Provided records
------------

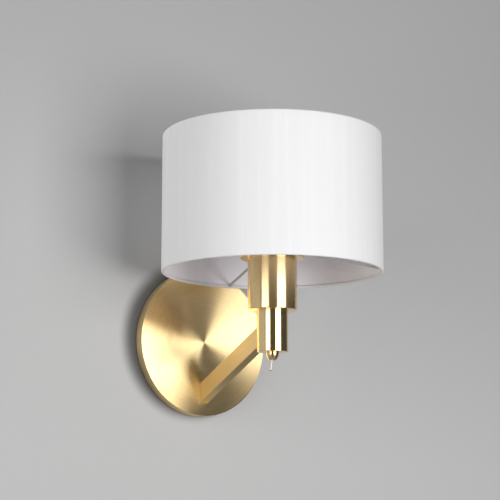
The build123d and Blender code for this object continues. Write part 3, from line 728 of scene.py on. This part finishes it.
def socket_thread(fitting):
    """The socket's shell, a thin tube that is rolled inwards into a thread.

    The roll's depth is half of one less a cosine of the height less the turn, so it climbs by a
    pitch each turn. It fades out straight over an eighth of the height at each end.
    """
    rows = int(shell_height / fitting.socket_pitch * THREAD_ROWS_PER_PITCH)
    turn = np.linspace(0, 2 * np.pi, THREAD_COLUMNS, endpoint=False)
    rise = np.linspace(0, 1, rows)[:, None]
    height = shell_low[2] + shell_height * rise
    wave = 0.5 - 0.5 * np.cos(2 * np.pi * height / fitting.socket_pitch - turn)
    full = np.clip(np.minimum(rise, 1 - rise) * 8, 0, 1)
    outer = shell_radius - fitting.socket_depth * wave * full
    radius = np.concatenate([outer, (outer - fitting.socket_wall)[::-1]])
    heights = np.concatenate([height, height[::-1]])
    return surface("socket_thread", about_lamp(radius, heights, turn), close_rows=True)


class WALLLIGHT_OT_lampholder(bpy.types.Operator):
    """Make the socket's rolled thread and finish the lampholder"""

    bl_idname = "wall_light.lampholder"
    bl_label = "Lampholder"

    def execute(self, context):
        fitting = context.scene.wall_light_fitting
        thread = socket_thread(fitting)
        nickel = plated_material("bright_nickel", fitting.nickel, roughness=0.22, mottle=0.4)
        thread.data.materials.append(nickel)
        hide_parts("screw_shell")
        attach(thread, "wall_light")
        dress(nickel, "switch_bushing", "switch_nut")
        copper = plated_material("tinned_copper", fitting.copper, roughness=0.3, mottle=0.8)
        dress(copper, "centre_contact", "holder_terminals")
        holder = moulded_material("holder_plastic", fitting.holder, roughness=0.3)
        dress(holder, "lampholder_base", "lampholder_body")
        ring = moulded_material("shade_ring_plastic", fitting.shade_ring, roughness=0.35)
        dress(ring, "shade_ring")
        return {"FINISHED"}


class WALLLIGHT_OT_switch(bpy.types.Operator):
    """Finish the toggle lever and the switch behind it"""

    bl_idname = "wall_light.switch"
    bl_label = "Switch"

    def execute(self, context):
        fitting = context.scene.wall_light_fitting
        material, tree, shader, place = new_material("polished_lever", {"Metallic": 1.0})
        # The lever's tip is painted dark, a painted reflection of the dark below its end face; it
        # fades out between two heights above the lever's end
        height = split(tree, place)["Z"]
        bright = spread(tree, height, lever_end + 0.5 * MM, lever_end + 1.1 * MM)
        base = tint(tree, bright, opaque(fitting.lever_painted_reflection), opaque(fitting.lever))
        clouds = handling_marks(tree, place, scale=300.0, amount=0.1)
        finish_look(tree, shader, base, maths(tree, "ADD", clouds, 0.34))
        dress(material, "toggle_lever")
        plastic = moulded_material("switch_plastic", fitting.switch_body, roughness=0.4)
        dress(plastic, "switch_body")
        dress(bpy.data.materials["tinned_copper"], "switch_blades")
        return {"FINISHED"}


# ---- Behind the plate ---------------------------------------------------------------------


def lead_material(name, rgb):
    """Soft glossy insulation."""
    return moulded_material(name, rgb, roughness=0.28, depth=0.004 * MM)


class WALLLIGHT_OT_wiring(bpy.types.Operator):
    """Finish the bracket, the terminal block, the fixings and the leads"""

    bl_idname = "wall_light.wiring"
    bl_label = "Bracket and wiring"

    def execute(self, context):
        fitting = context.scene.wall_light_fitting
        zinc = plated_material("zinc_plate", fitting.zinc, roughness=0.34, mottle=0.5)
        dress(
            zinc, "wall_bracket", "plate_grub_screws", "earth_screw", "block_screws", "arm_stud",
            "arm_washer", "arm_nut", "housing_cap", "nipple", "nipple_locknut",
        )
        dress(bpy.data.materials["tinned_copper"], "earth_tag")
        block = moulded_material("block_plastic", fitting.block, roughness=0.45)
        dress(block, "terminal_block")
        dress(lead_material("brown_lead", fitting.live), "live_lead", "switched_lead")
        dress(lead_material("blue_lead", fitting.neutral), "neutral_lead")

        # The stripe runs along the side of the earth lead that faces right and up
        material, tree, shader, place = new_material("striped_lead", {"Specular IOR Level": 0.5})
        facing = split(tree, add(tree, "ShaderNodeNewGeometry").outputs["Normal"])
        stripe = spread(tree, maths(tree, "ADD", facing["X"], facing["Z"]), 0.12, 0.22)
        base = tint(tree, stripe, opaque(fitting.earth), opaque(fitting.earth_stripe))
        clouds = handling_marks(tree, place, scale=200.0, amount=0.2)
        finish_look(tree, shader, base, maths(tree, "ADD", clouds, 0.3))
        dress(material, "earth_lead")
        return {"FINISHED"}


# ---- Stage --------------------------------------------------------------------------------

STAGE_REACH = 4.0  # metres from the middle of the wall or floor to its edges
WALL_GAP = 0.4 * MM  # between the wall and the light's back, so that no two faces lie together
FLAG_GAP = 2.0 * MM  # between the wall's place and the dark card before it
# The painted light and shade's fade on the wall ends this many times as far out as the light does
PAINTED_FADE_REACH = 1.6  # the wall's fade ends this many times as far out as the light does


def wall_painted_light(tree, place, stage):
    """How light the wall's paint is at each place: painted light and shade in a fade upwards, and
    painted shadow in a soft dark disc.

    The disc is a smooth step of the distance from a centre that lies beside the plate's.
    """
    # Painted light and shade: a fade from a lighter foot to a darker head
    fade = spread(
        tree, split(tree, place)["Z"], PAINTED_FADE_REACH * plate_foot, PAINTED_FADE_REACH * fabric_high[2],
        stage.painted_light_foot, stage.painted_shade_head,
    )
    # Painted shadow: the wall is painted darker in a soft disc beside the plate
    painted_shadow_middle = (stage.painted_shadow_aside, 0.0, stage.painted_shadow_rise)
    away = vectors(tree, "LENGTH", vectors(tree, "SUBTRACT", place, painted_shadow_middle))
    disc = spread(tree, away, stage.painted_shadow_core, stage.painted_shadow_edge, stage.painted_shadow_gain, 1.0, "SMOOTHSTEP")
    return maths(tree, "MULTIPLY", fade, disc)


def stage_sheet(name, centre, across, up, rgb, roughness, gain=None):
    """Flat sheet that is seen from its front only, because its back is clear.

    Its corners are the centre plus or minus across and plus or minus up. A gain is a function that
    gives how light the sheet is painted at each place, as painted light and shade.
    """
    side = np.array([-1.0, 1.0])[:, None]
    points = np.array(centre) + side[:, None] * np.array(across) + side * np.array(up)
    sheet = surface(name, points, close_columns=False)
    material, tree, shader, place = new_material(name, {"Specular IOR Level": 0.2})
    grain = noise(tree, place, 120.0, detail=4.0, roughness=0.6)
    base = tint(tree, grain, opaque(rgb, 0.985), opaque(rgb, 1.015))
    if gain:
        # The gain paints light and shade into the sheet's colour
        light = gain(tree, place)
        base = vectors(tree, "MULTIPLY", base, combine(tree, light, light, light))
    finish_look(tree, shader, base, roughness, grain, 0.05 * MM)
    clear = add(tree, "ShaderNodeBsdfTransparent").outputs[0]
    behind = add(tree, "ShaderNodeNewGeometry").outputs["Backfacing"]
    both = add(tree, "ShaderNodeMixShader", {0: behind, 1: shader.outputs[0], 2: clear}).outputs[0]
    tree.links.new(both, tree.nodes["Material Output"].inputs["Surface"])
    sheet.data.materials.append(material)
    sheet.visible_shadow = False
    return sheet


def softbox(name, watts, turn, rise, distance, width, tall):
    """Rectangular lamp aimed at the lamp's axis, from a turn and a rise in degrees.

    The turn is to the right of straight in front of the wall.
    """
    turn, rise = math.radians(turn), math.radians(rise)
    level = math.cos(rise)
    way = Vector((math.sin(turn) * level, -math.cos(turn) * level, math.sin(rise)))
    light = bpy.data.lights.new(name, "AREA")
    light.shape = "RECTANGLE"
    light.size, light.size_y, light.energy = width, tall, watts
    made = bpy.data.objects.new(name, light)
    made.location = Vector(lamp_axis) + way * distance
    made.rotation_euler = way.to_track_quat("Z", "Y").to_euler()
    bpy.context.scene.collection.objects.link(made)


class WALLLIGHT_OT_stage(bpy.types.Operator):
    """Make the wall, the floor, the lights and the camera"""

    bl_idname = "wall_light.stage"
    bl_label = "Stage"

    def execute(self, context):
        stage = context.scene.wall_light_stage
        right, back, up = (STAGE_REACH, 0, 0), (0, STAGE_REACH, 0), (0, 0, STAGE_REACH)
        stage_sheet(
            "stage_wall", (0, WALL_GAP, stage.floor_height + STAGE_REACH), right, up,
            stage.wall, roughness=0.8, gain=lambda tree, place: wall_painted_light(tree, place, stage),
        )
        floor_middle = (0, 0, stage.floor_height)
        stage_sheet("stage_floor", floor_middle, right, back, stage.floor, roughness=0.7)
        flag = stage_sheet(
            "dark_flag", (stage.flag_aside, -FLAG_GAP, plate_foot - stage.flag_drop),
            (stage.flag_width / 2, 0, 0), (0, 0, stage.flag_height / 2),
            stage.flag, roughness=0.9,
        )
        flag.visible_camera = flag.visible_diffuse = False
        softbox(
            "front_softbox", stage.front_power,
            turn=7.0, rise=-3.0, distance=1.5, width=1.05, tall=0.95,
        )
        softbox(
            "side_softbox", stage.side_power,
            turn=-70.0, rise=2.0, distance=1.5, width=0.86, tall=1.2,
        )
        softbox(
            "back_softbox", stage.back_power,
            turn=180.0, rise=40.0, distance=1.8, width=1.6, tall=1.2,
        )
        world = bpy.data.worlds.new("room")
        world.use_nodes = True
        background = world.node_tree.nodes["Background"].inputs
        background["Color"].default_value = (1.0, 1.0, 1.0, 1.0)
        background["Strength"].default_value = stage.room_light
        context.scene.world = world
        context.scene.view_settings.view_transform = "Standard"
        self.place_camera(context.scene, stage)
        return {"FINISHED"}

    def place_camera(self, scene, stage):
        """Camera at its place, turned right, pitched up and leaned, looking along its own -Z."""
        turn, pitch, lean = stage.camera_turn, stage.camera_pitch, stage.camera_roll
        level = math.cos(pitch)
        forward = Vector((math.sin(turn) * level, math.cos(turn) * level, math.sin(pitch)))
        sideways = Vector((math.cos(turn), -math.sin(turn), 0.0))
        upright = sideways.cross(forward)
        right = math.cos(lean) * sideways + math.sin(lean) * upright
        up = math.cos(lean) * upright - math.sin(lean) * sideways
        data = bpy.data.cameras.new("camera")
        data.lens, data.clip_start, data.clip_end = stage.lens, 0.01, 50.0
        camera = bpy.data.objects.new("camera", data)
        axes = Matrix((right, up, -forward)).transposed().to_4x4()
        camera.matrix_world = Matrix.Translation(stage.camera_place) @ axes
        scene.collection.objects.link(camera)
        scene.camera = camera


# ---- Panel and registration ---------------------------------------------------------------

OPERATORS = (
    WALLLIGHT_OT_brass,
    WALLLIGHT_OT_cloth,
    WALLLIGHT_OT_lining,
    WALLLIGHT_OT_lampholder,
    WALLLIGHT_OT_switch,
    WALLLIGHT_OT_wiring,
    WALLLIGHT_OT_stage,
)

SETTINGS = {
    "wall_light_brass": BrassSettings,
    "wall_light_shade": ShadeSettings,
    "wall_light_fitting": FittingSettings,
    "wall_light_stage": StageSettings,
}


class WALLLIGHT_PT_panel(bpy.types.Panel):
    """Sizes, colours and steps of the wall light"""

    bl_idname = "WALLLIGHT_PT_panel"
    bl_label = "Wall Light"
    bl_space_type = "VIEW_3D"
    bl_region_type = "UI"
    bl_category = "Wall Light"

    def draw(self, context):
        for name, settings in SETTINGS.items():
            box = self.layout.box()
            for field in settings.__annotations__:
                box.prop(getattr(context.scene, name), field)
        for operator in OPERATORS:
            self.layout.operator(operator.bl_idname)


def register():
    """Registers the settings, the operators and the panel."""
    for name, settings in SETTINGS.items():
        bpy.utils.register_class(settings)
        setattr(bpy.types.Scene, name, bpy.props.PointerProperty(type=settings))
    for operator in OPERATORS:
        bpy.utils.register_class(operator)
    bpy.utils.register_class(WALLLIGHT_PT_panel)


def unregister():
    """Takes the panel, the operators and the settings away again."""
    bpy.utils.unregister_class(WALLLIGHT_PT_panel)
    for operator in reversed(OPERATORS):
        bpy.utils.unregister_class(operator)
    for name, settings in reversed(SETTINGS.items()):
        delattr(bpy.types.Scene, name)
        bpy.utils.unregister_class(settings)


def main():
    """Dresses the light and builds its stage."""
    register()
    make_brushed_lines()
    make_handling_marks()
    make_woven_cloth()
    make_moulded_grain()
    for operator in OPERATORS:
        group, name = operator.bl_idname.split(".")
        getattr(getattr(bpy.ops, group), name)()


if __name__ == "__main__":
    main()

------------

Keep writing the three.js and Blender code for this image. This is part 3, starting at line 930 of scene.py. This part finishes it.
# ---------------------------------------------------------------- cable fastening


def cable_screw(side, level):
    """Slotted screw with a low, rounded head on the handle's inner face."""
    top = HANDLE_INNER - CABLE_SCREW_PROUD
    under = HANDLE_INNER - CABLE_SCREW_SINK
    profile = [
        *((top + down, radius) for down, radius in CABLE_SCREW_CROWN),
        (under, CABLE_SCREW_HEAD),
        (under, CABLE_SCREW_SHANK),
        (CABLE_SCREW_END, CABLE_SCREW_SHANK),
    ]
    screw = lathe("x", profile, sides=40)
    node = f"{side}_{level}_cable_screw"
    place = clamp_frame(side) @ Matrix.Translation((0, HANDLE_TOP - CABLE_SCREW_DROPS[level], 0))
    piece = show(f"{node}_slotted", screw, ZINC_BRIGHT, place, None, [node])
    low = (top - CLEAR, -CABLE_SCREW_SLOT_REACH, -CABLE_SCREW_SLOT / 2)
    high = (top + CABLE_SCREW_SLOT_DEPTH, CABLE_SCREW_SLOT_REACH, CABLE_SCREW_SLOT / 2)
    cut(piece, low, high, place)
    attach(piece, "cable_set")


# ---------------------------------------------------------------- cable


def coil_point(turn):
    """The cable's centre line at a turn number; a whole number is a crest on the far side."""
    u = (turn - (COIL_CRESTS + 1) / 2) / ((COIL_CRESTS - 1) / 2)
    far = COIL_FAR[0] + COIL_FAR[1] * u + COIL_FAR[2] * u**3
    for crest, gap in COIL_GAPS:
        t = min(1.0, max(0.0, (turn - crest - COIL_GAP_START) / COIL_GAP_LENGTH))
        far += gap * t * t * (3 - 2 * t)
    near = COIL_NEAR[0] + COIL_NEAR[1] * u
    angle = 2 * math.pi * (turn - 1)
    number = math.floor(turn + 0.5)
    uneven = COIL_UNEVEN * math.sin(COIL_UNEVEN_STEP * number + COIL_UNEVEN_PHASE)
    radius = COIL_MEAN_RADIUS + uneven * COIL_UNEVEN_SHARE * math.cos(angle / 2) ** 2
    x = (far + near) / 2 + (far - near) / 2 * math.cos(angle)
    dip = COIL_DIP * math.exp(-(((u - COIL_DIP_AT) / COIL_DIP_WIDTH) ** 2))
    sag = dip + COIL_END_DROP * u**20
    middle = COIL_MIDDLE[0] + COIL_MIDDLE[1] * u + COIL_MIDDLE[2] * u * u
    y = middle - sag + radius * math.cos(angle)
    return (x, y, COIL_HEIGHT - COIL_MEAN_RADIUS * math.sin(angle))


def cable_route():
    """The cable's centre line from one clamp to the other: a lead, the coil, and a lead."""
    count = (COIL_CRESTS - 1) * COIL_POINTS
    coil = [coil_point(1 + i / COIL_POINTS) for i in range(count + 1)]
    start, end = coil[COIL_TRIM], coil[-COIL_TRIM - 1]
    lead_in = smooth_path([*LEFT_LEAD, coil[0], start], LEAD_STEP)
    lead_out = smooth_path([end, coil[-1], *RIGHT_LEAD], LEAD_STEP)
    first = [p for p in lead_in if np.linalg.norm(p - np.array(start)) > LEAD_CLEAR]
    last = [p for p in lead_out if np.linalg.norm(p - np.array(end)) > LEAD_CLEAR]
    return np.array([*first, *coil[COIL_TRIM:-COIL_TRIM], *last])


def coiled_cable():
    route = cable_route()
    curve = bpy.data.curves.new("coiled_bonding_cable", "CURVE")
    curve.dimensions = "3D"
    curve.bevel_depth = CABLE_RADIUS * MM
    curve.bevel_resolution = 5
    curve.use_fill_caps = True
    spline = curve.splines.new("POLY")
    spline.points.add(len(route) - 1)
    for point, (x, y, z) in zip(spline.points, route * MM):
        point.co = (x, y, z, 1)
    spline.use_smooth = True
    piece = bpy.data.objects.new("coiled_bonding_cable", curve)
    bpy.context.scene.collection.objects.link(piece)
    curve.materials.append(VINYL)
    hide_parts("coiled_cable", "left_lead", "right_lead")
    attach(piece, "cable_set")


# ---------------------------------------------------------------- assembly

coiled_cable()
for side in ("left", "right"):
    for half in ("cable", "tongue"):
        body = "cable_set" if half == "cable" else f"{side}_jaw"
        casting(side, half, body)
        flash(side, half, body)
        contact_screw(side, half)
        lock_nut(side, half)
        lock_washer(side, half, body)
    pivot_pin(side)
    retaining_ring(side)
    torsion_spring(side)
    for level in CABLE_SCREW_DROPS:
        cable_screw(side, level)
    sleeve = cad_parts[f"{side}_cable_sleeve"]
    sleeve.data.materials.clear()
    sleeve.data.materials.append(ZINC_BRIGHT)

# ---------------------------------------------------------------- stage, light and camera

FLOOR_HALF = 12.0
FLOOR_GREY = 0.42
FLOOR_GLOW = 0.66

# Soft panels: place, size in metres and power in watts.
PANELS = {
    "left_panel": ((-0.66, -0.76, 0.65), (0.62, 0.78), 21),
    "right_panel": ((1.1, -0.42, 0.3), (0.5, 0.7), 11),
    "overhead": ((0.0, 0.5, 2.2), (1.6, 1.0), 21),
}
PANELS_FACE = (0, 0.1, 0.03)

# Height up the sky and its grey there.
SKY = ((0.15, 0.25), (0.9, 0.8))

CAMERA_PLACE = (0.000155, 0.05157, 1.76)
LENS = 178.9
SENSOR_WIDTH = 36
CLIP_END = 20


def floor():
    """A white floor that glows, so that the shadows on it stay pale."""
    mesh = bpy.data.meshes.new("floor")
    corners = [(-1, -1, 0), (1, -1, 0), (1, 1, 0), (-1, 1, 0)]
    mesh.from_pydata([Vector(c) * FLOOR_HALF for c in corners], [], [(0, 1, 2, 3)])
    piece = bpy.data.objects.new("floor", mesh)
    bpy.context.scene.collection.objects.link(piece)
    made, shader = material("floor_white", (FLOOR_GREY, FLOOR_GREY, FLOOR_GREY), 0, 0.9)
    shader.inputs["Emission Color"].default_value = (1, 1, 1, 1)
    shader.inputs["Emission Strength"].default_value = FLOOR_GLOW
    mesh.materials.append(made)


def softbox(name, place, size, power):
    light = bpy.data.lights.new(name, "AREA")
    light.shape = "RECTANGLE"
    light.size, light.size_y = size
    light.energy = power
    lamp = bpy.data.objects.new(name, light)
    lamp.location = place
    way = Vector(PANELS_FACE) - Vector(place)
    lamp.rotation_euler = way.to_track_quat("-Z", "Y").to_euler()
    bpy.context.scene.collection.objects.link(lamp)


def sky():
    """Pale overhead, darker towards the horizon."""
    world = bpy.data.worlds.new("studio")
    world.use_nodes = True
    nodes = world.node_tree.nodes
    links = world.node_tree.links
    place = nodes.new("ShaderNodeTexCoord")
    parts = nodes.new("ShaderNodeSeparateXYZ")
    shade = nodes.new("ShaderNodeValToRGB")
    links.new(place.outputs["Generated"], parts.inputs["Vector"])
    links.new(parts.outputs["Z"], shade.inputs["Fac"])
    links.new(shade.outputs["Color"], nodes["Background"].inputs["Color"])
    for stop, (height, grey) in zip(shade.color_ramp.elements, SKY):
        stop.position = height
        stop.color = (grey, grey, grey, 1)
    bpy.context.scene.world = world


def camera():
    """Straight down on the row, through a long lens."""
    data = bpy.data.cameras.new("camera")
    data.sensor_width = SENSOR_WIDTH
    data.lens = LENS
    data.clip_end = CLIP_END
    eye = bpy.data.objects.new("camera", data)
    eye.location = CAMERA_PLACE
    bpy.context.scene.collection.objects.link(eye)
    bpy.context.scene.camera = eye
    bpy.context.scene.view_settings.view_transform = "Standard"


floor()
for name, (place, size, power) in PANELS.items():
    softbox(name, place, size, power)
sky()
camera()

------------

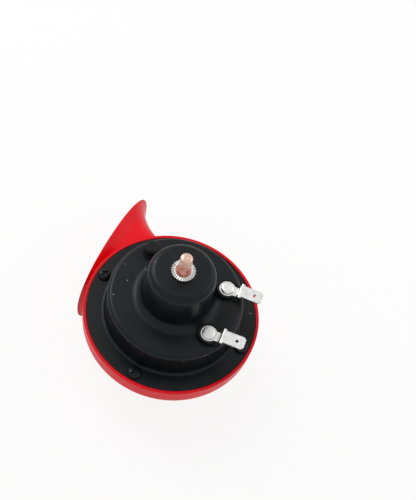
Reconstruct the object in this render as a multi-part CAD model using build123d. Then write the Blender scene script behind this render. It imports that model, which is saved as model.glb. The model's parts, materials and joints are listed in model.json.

------------

From the entries above, extract only the lines running from the one containing "The build123d and" through the one containing "into a thread.", inclusive.

The build123d and Blender code for this object continues. Write part 3, from line 728 of scene.py on. This part finishes it.
def socket_thread(fitting):
    """The socket's shell, a thin tube that is rolled inwards into a thread.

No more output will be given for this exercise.